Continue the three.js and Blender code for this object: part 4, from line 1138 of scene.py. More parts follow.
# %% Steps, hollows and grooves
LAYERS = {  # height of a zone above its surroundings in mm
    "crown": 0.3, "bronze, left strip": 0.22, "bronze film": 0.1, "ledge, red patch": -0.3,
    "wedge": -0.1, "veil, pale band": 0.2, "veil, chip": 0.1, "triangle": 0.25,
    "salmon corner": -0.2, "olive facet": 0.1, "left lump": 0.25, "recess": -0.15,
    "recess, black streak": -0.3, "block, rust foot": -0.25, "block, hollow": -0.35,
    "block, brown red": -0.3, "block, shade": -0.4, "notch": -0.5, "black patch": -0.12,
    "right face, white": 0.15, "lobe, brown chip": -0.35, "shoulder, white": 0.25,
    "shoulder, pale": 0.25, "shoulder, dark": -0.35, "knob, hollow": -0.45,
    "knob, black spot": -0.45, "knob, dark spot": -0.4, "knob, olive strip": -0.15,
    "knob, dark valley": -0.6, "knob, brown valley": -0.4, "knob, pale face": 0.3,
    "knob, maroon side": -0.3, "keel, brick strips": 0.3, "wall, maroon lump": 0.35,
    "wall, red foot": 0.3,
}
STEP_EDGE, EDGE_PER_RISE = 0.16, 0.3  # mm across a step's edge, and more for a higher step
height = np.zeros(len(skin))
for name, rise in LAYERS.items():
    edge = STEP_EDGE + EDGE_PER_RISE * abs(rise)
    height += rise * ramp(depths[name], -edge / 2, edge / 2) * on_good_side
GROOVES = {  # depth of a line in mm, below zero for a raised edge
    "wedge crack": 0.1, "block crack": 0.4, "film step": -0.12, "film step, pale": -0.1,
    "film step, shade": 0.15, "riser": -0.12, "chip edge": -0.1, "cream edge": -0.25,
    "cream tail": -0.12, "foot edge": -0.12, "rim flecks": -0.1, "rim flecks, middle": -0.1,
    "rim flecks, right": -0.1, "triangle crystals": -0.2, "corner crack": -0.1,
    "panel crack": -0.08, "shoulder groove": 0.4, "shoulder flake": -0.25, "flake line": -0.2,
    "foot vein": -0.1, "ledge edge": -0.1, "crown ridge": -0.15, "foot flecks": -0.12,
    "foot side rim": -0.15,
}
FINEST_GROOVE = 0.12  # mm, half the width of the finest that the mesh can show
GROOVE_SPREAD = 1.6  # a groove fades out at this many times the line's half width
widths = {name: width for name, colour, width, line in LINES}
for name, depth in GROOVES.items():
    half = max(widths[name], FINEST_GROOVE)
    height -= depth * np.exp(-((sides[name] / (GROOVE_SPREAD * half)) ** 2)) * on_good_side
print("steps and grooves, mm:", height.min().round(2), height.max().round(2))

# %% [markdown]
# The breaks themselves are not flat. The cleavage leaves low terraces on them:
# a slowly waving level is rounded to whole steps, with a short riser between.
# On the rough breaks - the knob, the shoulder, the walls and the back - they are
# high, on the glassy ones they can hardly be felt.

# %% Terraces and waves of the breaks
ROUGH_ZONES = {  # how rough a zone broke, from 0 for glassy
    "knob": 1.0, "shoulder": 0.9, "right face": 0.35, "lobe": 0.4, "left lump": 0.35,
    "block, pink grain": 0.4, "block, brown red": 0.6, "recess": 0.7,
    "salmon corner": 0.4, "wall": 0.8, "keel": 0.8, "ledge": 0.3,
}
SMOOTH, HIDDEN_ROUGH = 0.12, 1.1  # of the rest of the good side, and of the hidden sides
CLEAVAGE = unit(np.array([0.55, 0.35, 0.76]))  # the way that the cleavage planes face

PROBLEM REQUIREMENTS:
From the first line to the last, please quote the material above exactly.

OUTPUT:
Continue the three.js and Blender code for this object: part 4, from line 1138 of scene.py. More parts follow.
# %% Steps, hollows and grooves
LAYERS = {  # height of a zone above its surroundings in mm
    "crown": 0.3, "bronze, left strip": 0.22, "bronze film": 0.1, "ledge, red patch": -0.3,
    "wedge": -0.1, "veil, pale band": 0.2, "veil, chip": 0.1, "triangle": 0.25,
    "salmon corner": -0.2, "olive facet": 0.1, "left lump": 0.25, "recess": -0.15,
    "recess, black streak": -0.3, "block, rust foot": -0.25, "block, hollow": -0.35,
    "block, brown red": -0.3, "block, shade": -0.4, "notch": -0.5, "black patch": -0.12,
    "right face, white": 0.15, "lobe, brown chip": -0.35, "shoulder, white": 0.25,
    "shoulder, pale": 0.25, "shoulder, dark": -0.35, "knob, hollow": -0.45,
    "knob, black spot": -0.45, "knob, dark spot": -0.4, "knob, olive strip": -0.15,
    "knob, dark valley": -0.6, "knob, brown valley": -0.4, "knob, pale face": 0.3,
    "knob, maroon side": -0.3, "keel, brick strips": 0.3, "wall, maroon lump": 0.35,
    "wall, red foot": 0.3,
}
STEP_EDGE, EDGE_PER_RISE = 0.16, 0.3  # mm across a step's edge, and more for a higher step
height = np.zeros(len(skin))
for name, rise in LAYERS.items():
    edge = STEP_EDGE + EDGE_PER_RISE * abs(rise)
    height += rise * ramp(depths[name], -edge / 2, edge / 2) * on_good_side
GROOVES = {  # depth of a line in mm, below zero for a raised edge
    "wedge crack": 0.1, "block crack": 0.4, "film step": -0.12, "film step, pale": -0.1,
    "film step, shade": 0.15, "riser": -0.12, "chip edge": -0.1, "cream edge": -0.25,
    "cream tail": -0.12, "foot edge": -0.12, "rim flecks": -0.1, "rim flecks, middle": -0.1,
    "rim flecks, right": -0.1, "triangle crystals": -0.2, "corner crack": -0.1,
    "panel crack": -0.08, "shoulder groove": 0.4, "shoulder flake": -0.25, "flake line": -0.2,
    "foot vein": -0.1, "ledge edge": -0.1, "crown ridge": -0.15, "foot flecks": -0.12,
    "foot side rim": -0.15,
}
FINEST_GROOVE = 0.12  # mm, half the width of the finest that the mesh can show
GROOVE_SPREAD = 1.6  # a groove fades out at this many times the line's half width
widths = {name: width for name, colour, width, line in LINES}
for name, depth in GROOVES.items():
    half = max(widths[name], FINEST_GROOVE)
    height -= depth * np.exp(-((sides[name] / (GROOVE_SPREAD * half)) ** 2)) * on_good_side
print("steps and grooves, mm:", height.min().round(2), height.max().round(2))

# %% [markdown]
# The breaks themselves are not flat. The cleavage leaves low terraces on them:
# a slowly waving level is rounded to whole steps, with a short riser between.
# On the rough breaks - the knob, the shoulder, the walls and the back - they are
# high, on the glassy ones they can hardly be felt.

# %% Terraces and waves of the breaks
ROUGH_ZONES = {  # how rough a zone broke, from 0 for glassy
    "knob": 1.0, "shoulder": 0.9, "right face": 0.35, "lobe": 0.4, "left lump": 0.35,
    "block, pink grain": 0.4, "block, brown red": 0.6, "recess": 0.7,
    "salmon corner": 0.4, "wall": 0.8, "keel": 0.8, "ledge": 0.3,
}
SMOOTH, HIDDEN_ROUGH = 0.12, 1.1  # of the rest of the good side, and of the hidden sides
CLEAVAGE = unit(np.array([0.55, 0.35, 0.76]))  # the way that the cleavage planes face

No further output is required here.